Rocket Pool Adoption Surges After Atlas Upgrade
Liquid Staking Protocol Sees Influx Of Displaced Stakers From Kraken
By: Samuel Haig • Loading...DeFi News
Rocket Pool is enjoying a surge in adoption following the successful deployment of its Atlas upgrade last week, which halved the amount of collateral that “minipool” operators must provide from 16 ETH to 8 ETH, significantly lowering the barriers for participating in Ethereum staking.
Users are currently staking 500,600 ETH via Rocket Pool, an increase of 11% since the April 17 upgrade went live, according to Dune Analytics. The platform is the fifth-largest staking provider behind Lido and centralized exchanges Coinbase, Binance, and Kraken.
“Our primary objectives were to facilitate seamless withdrawals and elevate Rocket Pool to the next level of scalability,” Darren Langley, general manager of Rocket Pool, told The Defiant. “Although it is still early, we are witnessing the fruition of these goals.”
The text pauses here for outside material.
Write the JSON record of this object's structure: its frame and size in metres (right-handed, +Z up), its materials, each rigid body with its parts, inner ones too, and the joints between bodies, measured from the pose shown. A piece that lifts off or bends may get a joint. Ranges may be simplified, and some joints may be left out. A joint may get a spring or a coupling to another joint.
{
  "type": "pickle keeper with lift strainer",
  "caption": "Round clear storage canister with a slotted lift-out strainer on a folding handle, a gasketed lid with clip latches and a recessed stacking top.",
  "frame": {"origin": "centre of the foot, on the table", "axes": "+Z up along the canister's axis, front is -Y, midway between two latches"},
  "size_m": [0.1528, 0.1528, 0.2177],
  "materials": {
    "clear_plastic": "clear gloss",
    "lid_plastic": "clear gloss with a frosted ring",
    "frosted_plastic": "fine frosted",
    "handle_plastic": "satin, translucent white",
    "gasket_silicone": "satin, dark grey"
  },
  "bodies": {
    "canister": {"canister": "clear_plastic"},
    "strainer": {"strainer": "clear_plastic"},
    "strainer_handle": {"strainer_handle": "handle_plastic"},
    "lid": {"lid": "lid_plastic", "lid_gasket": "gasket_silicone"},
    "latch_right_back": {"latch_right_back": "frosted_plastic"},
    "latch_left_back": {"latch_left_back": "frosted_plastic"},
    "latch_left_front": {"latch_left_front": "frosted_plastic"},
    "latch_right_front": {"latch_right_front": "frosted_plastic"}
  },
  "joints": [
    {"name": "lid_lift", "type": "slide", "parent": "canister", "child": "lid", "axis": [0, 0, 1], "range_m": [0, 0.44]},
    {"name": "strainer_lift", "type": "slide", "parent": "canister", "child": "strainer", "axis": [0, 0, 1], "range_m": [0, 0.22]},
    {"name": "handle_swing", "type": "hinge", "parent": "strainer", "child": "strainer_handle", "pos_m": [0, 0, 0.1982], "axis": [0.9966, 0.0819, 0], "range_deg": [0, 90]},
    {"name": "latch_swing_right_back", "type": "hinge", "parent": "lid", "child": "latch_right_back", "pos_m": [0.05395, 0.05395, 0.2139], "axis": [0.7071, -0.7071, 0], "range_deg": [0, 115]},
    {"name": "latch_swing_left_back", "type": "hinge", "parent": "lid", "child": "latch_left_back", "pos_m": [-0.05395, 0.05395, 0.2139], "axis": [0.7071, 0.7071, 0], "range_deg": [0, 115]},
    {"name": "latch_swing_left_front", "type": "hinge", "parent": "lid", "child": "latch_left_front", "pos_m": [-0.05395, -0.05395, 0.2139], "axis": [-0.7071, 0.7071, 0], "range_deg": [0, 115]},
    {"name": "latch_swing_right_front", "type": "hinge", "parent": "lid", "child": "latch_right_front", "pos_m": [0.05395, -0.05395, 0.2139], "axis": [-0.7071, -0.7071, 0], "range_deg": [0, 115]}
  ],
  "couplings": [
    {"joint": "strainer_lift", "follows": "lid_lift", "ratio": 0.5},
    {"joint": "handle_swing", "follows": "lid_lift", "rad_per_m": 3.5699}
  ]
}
The protocol’s RPL token rallied leading up to Atlas, with the token retesting its November 2021 high of roughly $61 on April 17, for a 200% gain since the start of 2023.
RPL Price. Source: Coingecko
However, RPL has tumbled 23% to $47 since Atlas went live on Apr. 17.
Staked ETH Withdrawals
While Ethereum stakers usually must post collateral of 32 ETH to run a node, Rocket Pool’s minipools reduce that requirement, allowing users to source the remaining required Ether from liquidity providers. Users must also provide 2.4 ETH worth of Rocket Pool’s RPL token as collateral to launch a minipool.
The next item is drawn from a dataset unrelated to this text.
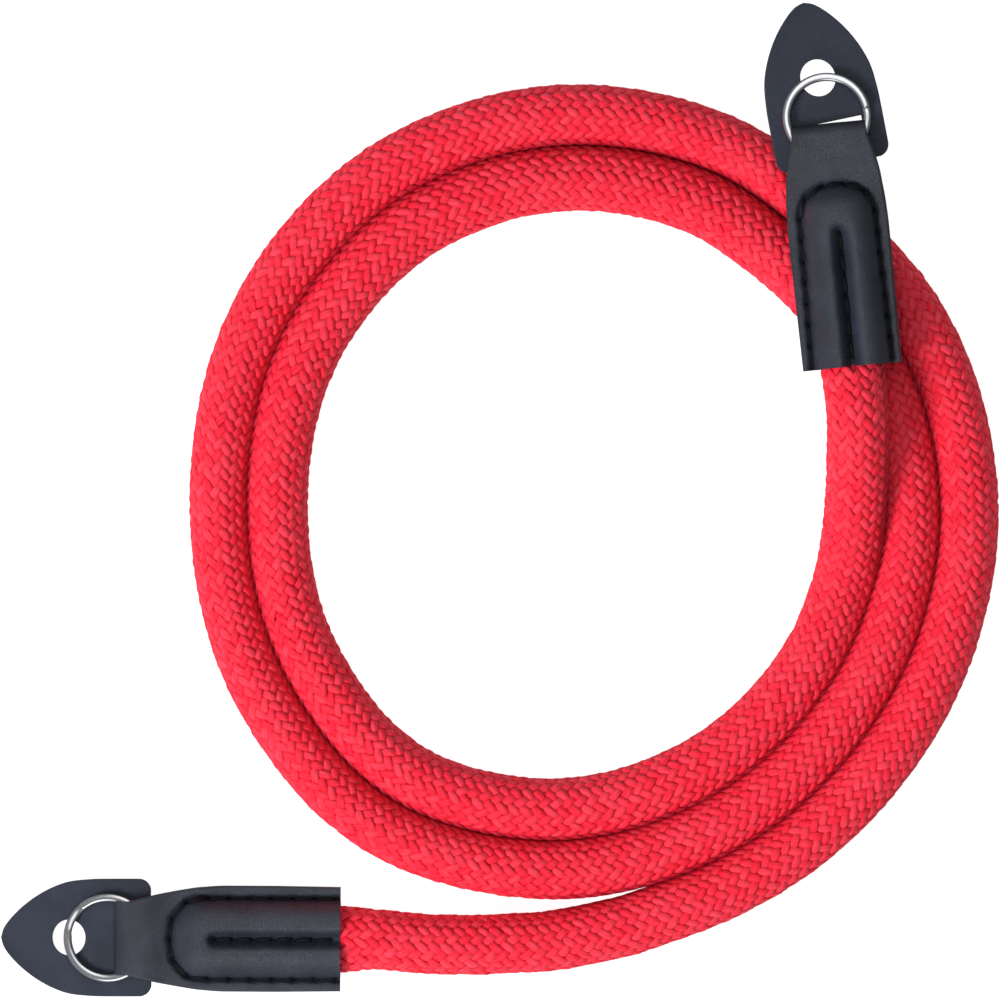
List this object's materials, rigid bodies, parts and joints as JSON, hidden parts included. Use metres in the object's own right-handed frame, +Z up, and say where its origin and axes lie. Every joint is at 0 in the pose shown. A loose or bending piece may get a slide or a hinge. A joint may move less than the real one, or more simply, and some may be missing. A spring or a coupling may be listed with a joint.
{
  "type": "coiled camera strap",
  "caption": "Braided rope strap lying in a flat coil, with a folded leather tab, a split ring and a leaf-shaped leather protector at each end.",
  "frame": {"origin": "middle of the two leather ends seen from above, on the surface that the strap lies on", "axes": "+Z up, away from the surface; +Y towards the end that lies on the coil; -X towards the end that lies on the surface"},
  "size_m": [0.1665, 0.1646, 0.0201],
  "materials": {
    "rope_cord": "braided soft yarn, red",
    "strip_leather": "smooth semi-matt leather, charcoal",
    "ring_steel": "nickel plated spring wire",
    "patch_leather": "fine grained matt leather, charcoal"
  },
  "bodies": {
    "root": {"rope": "rope_cord", "end_tab_a": "strip_leather", "end_tab_b": "strip_leather", "ring_a": "ring_steel", "ring_b": "ring_steel", "patch_a": "patch_leather", "patch_b": "patch_leather"}
  },
  "joints": []
}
Langley said Rocket Pool is “delighted” by the initial success of Atlas, noting that the number of minipools is up 26% in just two weeks.
“Our rETH capacity has significantly increased, allowing us to accommodate a growing influx of demand,” Langley said. “Node operators can access both their accumulated and ongoing rewards and can also fully withdraw their stake from the beacon chain.”
Atlas also allows solo stakers to migrate to Rocket Pool without needing to exit their validators.
Rocket Pool is also attracting some of Kraken’s displaced stakers.
Kraken announced it would shut down its custodial staking service in February after settling an SEC lawsuit alleging the service comprised an unregistered security offering. But as withdrawals were not yet activated at the time, users staking via Kraken had to wait until after Shapella to access their funds.
Kraken raced to withdraw customers’ ETH following Shapella, currently accounting for more than 35% of all withdrawn staked Ether with nearly 600,000 ETH, according to Nansen. The exchange launched a claims process for its ETH staking clients on Tuesday.
Despite the sizable withdrawals, Nansen estimates Kraken’s nodes still control more than 1.3M ETH.
On Monday, Torran G, a blockchain analyst, tweeted that more than 10,000 Ethereum validators were waiting to come online, suggesting Kraken’s displaced staking clients could be among the pending nodes.
“This is likely due to validator reshuffling, compounding of rewards into new validators, RocketPool 8-ETH bonded minipools since their Atlas upgrade, and institutional stakers that have been waiting for withdrawals,” they said.
“We’ve already seen movement of ETH from Kraken into $rETH,” tweeted Jasper, a Rocket Pool advocate.